Date of Award

1995

Degree Type

Dissertation

Degree Name

Doctor of Philosophy (PhD)

Department

Communication

First Advisor

Robert Hornik

Abstract

This research explores the relationship between AIDS messages in the mass media and interpersonal discourse on AIDS in Thailand. This research explores which aspects, with whom, in what context, and in what ways people discuss AIDS, specifically in relation to their exposure to AIDS messages publicized by the Thai mass media. This investigation seeks to provide an understanding of the relationship between AIDS messages in the mass media and people's interpersonal discussions.

In this research, two elements of mass media roles in stimulating AIDS talk constitute the central focus of research: context building and content providing. The term context building describes the process of influencing people's perception of the social appropriateness of some topic and the degree of public support for the expression of certain opinions on that subject. Content providing here is understood to mean the process of shaping the parameters of people's presentation of AIDS by initially providing shared meanings. This study considers media content building and content providing to jointly contribute to individual discourses on AIDS.

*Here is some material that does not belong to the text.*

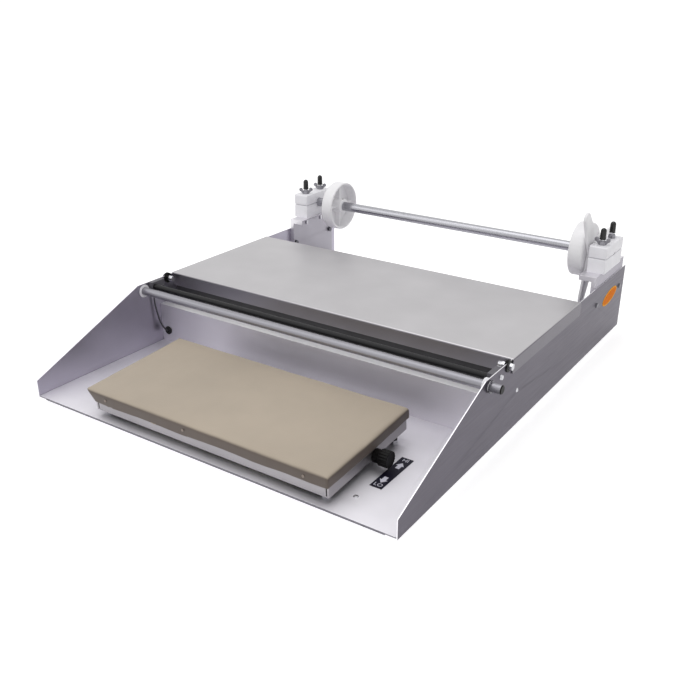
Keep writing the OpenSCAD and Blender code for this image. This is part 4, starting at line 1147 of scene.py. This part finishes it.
@dataclass
class Thermostat:
    """Ribbed knob at the right end of the pan and the printed plate below it.

    Args:
        axis_place: Where the knob's axis leaves the pan, in the sheet metal drawing.
        neck_r: Radius of the knob's neck, in millimetres.
        neck: Length of the neck.
        shoulder: Length over which it widens to the grip.
        grip_r: Radius over the ribs.
        grip: Length of the ribbed grip.
        ribs: Number of ribs.
        hollow: Radius between the ribs, as a share of that over them.
        end_rim: Width of the rim round the dished end.
        dish: Depth of the dish.
        mark_ys: Places of the two arrows and the words for low and high, from the plate's front.
        mark_t: Thickness of the printed marks.
        arrow_sizes: Half an arrow's breadth at the shaft and at the head, and half its length.
        arrow_step: Length over which the shaft widens to the head.
        arrow_tip: Breadth of the tip as a share of that of the head.
        letter: Height of the letters.
    """

    axis_place: Point = (199.4, 106.74, 19.99)
    neck_r: float = 8.8
    neck: float = 8.4
    shoulder: float = 0.6
    grip_r: float = 11.0
    grip: float = 12.6
    ribs: int = 18
    hollow: float = 0.93
    end_rim: float = 1.6
    dish: float = 0.8
    mark_ys: tuple[float, ...] = (19.0, 56.0, 6.5, 70.0)
    mark_t: float = 0.06
    arrow_sizes: Point = (2.8, 5.4, 7.0)
    arrow_step: float = 0.05
    arrow_tip: float = 0.04
    letter: float = 9.0

    def build(self) -> None:
        """Makes the knob, the plate and its marks."""
        self.build_knob()
        self.build_plate()

    def build_knob(self) -> None:
        """Makes the knob: a neck, a ribbed grip with hollows between the ribs and a dished end."""
        centre = machine_point(*self.axis_place)
        places = self.ribs * 4
        deselect_all()
        bpy.ops.mesh.primitive_cylinder_add(
            vertices=places, radius=self.neck_r * MM, depth=self.neck * MM,
            location=centre + Vector((self.neck / 2 * MM, 0.0, 0.0)), rotation=(0.0, math.pi / 2, 0.0))
        piece = bpy.context.object
        bake_place(piece)
        end_x = centre.x + self.neck * MM
        ratio = self.grip_r / self.neck_r
        outer = self.grip_r * MM - 2 * NEAR

        def in_hollow(point: Vector) -> bool:
            """Tells whether a point lies between two ribs of the grip."""
            spoke = point - centre
            spoke.x = 0.0
            turn = math.atan2(spoke.z, spoke.y) / (2 * math.pi) * places
            return spoke.length > outer and round(turn) % 4 >= 2

        with edit_mesh(piece):
            select_where(piece, lambda p: p.x > end_x - NEAR)
            extrude((self.shoulder * MM, 0.0, 0.0))
            widen((1.0, ratio, ratio), (end_x, centre.y, centre.z))
            extrude((self.grip * MM, 0.0, 0.0))
            bpy.ops.mesh.inset(thickness=self.end_rim * MM)
            extrude((-self.dish * MM, 0.0, 0.0))
            select_where(piece, in_hollow, Element.VERTEX)
            widen((1.0, self.hollow, self.hollow), centre)
        add_bevel(piece, 0.35, angle=32.0)
        apply_modifiers(piece)
        make_normals_outward(piece)
        shade_by_angle(piece)
        mount_piece(
            piece, "ribbed_knob", BLACK_PHENOLIC, "knob_body", ["thermostat_knob"])

    def build_plate(self) -> None:
        """Makes the plate with its two arrows and the words for low and high."""
        low, high = (Vector(corner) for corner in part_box("dial_plate"))
        plate = cube_between(low / MM, high / MM)
        add_bevel(plate, 0.15, segments=1)
        apply_modifiers(plate)
        mount_piece(plate, "dial_base", DARK_PRINT, "frame", ["dial_plate"])
        on_plate = [Vector(((low.x + high.x) / 2, low.y + y * MM, high.z)) for y in self.mark_ys]
        marks = [self.arrow(on_plate[0], -1.0), self.arrow(on_plate[1], 1.0),
                 self.word("LO", on_plate[2]), self.word("HI", on_plate[3])]
        for number, mark in enumerate(marks, start=1):
            mount_piece(mark, f"dial_mark_{number}", WHITE_PRINT, "frame")

    def arrow(self, place: Vector, way: float) -> bpy.types.Object:
        """Makes a flat block arrow.

        Args:
            place: Its middle, in metres.
            way: 1 points to the rear, -1 to the front.

        Returns:
            The arrow, with its place in its mesh.
        """
        half, head, reach = (size * MM for size in self.arrow_sizes)
        piece = cube_between((place - Vector((half, reach, 0.0))) / MM,
                             (place + Vector((half, 0.0, self.mark_t * MM))) / MM)
        with edit_mesh(piece):
            select_where(piece, lambda p: p.y > place.y - NEAR)
            extrude((0.0, self.arrow_step * MM, 0.0))
            widen((head / half, 1.0, 1.0), place)
            extrude((0.0, reach, 0.0))
            widen((self.arrow_tip, 1.0, 1.0), place)
            if way < 0:
                bpy.ops.mesh.select_all(action="SELECT")
                widen((-1.0, -1.0, 1.0), place)
        make_normals_outward(piece)
        return piece

    def word(self, letters: str, place: Vector) -> bpy.types.Object:
        """Makes a printed word that reads from the front of the machine.

        Args:
            letters: The word.
            place: Its middle, in metres.

        Returns:
            The word as a mesh, with its place in it.
        """
        deselect_all()
        bpy.ops.object.text_add(location=place)
        piece = bpy.context.object
        piece.data.body = letters
        piece.data.size = self.letter * MM
        piece.data.align_x = "CENTER"
        piece.data.align_y = "CENTER"
        piece.data.extrude = self.mark_t / 2 * MM
        bpy.ops.object.convert(target="MESH")
        piece = bpy.context.object
        bake_place(piece)
        return piece


# ------------------------------------------------------------------ roll holder


@dataclass
class RollHolder:
    """Split clamp blocks, their studs and nuts, the roll shaft, bobbins and lock.

    Args:
        stud_x: Distance of the studs from the middle of the machine, in millimetres.
        stud_ys: Places of the two studs of a block.
        cap_z: Height of the mouth of the caps.
        cap_r: Radius of a cap.
        cap_h: Height of a cap.
        mouth_r: Radius of its mouth.
        bead: How far the bead round the mouth stands out.
        bead_h: Height of the bead.
        bead_end: Height at which it has run out.
        taper: How much smaller in radius the cap is at its top.
    """

    stud_x: float = 284.0
    stud_ys: tuple[float, float] = (623.5, 668.5)
    cap_z: float = 175.3
    cap_r: float = 4.75
    cap_h: float = 18.0
    mouth_r: float = 3.0
    bead: float = 0.3
    bead_h: float = 1.0
    bead_end: float = 1.4
    taper: float = 0.2

    def build(self) -> None:
        """Makes every piece of the roll holder."""
        for side in ("left", "right"):
            self.soften(f"{side}_lower_block", 0.8, WHITE_PLASTIC, "frame", "white_plastic")
            self.soften(f"{side}_upper_block", 0.8, WHITE_PLASTIC, f"{side}_clamp", "white_plastic")
            for end in ("front", "rear"):
                self.soften(f"{side}_{end}_wing_nut", 0.5, CAST_NUT, f"{side}_{end}_nut", "bright_screw")
        self.soften("left_bobbin", 0.5, NYLON, "roll_shaft_body", "white_plastic")
        self.soften("right_bobbin", 0.5, NYLON, "right_bobbin_body", "white_plastic")
        self.soften("wing_lock", 1.4, NYLON, "lock_body", "white_plastic")
        self.build_caps()

    @staticmethod
    def soften(node: str, edge: float, finish: Finish, body: str, slot: str) -> None:
        """Replaces a solid by a copy with moulded edges."""
        piece = softened_copy(node, edge)
        mount_piece(piece, f"{node}_moulded", finish, body, [node])

    def build_caps(self) -> None:
        """Makes the four dipped caps: a bead at the mouth, a slight taper and a round end."""
        bead = self.cap_r + self.bead
        profile = [(0.0, self.mouth_r), (0.0, self.cap_r), (self.bead, bead), (self.bead_h, bead),
                   (self.bead_end, self.cap_r)]
        for slope in range(0, 90, 15):
            turn = math.radians(slope)
            profile.append((self.cap_h - self.cap_r * (1 - math.sin(turn)),
                            (self.cap_r - self.taper) * math.cos(turn)))
        profile.append((self.cap_h, 0.0))
        for side in (-1, 1):
            for number, y in enumerate(self.stud_ys, start=1):
                place = machine_point(side * self.stud_x, y, self.cap_z)
                piece = turned_form(profile, place, Axis.Z, steps=32)
                shade_by_angle(piece)
                name = f"{'left' if side < 0 else 'right'}_cap_{number}"
                mount_piece(piece, name, BLACK_CAP, "frame", ["stud_caps"])


# ------------------------------------------------------------------ ridge


@dataclass
class Ridge:
    """Film roller, covered cutting rod and its holders at the top of the bay.

    Args:
        rod_y: Place of the rod's axis.
        rod_z: Height of the rod's axis.
        rod_half: Half the length of the rod.
        rod_r: Radius of the sleeve's solid.
        shrink: How much smaller in radius the sleeve is than its solid.
        end_step: The same for the sleeve's ends.
        ring_mm: Spacing of the rings that the sleeve is made of.
        ripple: The most by which its radius varies, in millimetres.
        ripple_often: Number of ripples to the millimetre.
        seed: Picks the pattern of the ripples.
        strip: Two corners of the dark strip behind the rod, painted shade.
        strip_fall: How much lower the left end of the strip's upper edge is.
    """

    rod_y: float = 228.15
    rod_z: float = 99.5
    rod_half: float = 291.5
    rod_r: float = 4.5
    shrink: float = 0.12
    end_step: float = 0.2
    ring_mm: float = 3.5
    ripple: float = 0.11
    ripple_often: float = 0.11
    seed: float = 3.7
    strip: tuple[Point, Point] = ((-292.5, 280.7, 66.0), (291.0, 281.5, 105.0))
    strip_fall: float = 6.0

    def build(self) -> None:
        """Makes the sleeve and dresses the rest."""
        self.build_sleeve()
        self.build_shade_strip()
        for node, finish, edge in (
            ("film_roller", ROLLER_TUBE, 0.0), ("roller_plugs", BLACK_PHENOLIC, 0.2),
            ("roller_rings", DARK_SCREW, 0.2), ("roller_bushes", WHITE_PLASTIC, 0.4),
            ("rod_holders", GREY_PHENOLIC, 0.5), ("holder_screws", BRIGHT_SCREW, 0.5),
            ("terminal_bolts", BRIGHT_SCREW, 0.5), ("terminal_washers", BLACK_PHENOLIC, 0.3),
            ("terminal_nuts", BRIGHT_SCREW, 0.5),
        ):
            dress_node(node, finish)
            if edge:
                soften_node(node, edge)

    def build_shade_strip(self) -> None:
        """Makes a dark strip against the table's support wall, painted shade where the wall lies in shade
        behind the rod.
        """
        low, high = self.strip
        piece = cube_between(machine_point(*low) / MM, machine_point(*high) / MM)
        upper = machine_point(*high).z
        with edit_mesh(piece):
            select_where(piece, lambda p: p.x < 0 and p.z > upper - NEAR, Element.VERTEX)
            bpy.ops.transform.translate(value=(0.0, 0.0, -self.strip_fall * MM))
        add_bevel(piece, 0.2, segments=1)
        apply_modifiers(piece)
        mount_piece(piece, "painted_shade_strip", SHADE_STRIP, "frame")

    def build_sleeve(self) -> None:
        """Makes the shrunk sleeve of the cutting rod, slightly uneven along its length."""
        length = 2 * self.rod_half
        rings = round(length / self.ring_mm)
        profile = [(0.0, 0.0), (0.0, self.rod_r - self.end_step)]
        for k in range(1, rings):
            along = length * k / rings
            ripple = noise.noise(Vector((along * self.ripple_often, 0.0, self.seed))) * self.ripple
            profile.append((along, self.rod_r - self.shrink + ripple))
        profile += [(length, self.rod_r - self.end_step), (length, 0.0)]
        start = machine_point(-self.rod_half, self.rod_y, self.rod_z)
        piece = turned_form(profile, start, Axis.X, steps=28)
        shade_by_angle(piece)
        mount_piece(piece, "rod_sleeve", BLACK_SLEEVE, "frame", ["cutter_rod"])


# ------------------------------------------------------------------ small parts


# finish of each solid and the width of its broken edges, in millimetres
SMALL_PARTS = {
    "panel_rivets": (BRIGHT_SCREW, 0.3), "bracket_screws": (DARK_SCREW, 0.6),
    "clamp_studs": (BRIGHT_SCREW, 0.0), "stud_nuts": (DARK_SCREW, 0.5),
    "roll_shaft": (SHAFT_STEEL, 0.0), "bobbin_set_screw": (BLACK_PHENOLIC, 0.0),
    "heated_plate": (CAST_ALLOY, 0.0),
    "heating_element": (PlainTone("mica_element", tint="#a08a58"), 0.0),
    "insulation_board": (PlainTone("insulation_board", tint="#d6d0c0", roughness=0.9), 0.0),
    "pad_legs": (BLACK_PHENOLIC, 0.4), "leg_nuts": (BRIGHT_SCREW, 0.4),
    "thermostat_body": (BLACK_PHENOLIC, 0.5), "base_screw": (BRIGHT_SCREW, 0.2),
    "switch_housing": (BLACK_PHENOLIC, 0.5),
    "switch_rocker": (PlainTone("red_rocker", tint="#8f1c1c", roughness=0.3), 0.3),
    "cable_gland": (BLACK_CAP, 0.4),
    "transformer_core": (PlainTone("varnished_core", tint="#54555b"), 0.0),
    "transformer_coils": (
        PlainTone("copper_winding", tint="#b8863c", roughness=0.35, metallic=1.0), 0.8),
    "terminal_strip": (PlainTone("strip_polyamide", tint="#e0dac8"), 0.4),
}


def dress_small_parts() -> None:
    """Dresses the fasteners, the parts inside and the fittings on the rear wall."""
    for node, (finish, edge) in SMALL_PARTS.items():
        dress_node(node, finish)
        if edge:
            soften_node(node, edge)


def main() -> None:
    """Builds the studio and the machine, assembly by assembly."""
    logging.basicConfig(level=logging.INFO, format="%(name)s: %(message)s")
    Studio().build()
    for assembly in (CutterLead, SheetFrame, SideSticker, PadCover, Thermostat, RollHolder, Ridge):
        assembly().build()
    dress_small_parts()


if __name__ == "__main__":
    main()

This research employs survey research methods based on qualitative focus group research and in-depth interviews. The target population is the potentially sexually active segment of the general population (aged between 15-29). Approximately 1800 subjects, married and unmarried males and females, were sampled in four districts of Kanchanaburi province in Thailand. Respondents were asked about the subjects and extent of their conversations about AIDS, the choice of discussion partners and their attendant levels of discomfort with this topic.

The findings of this research supported both the context and content providing roles of mass media for interpersonal discourses. The most interesting finding is that there is a strong association between conversation topics and media reception for particular AIDS issues which the media had emphasized. The implications of these findings were discussed in terms of agenda-setting and the evolution of frames.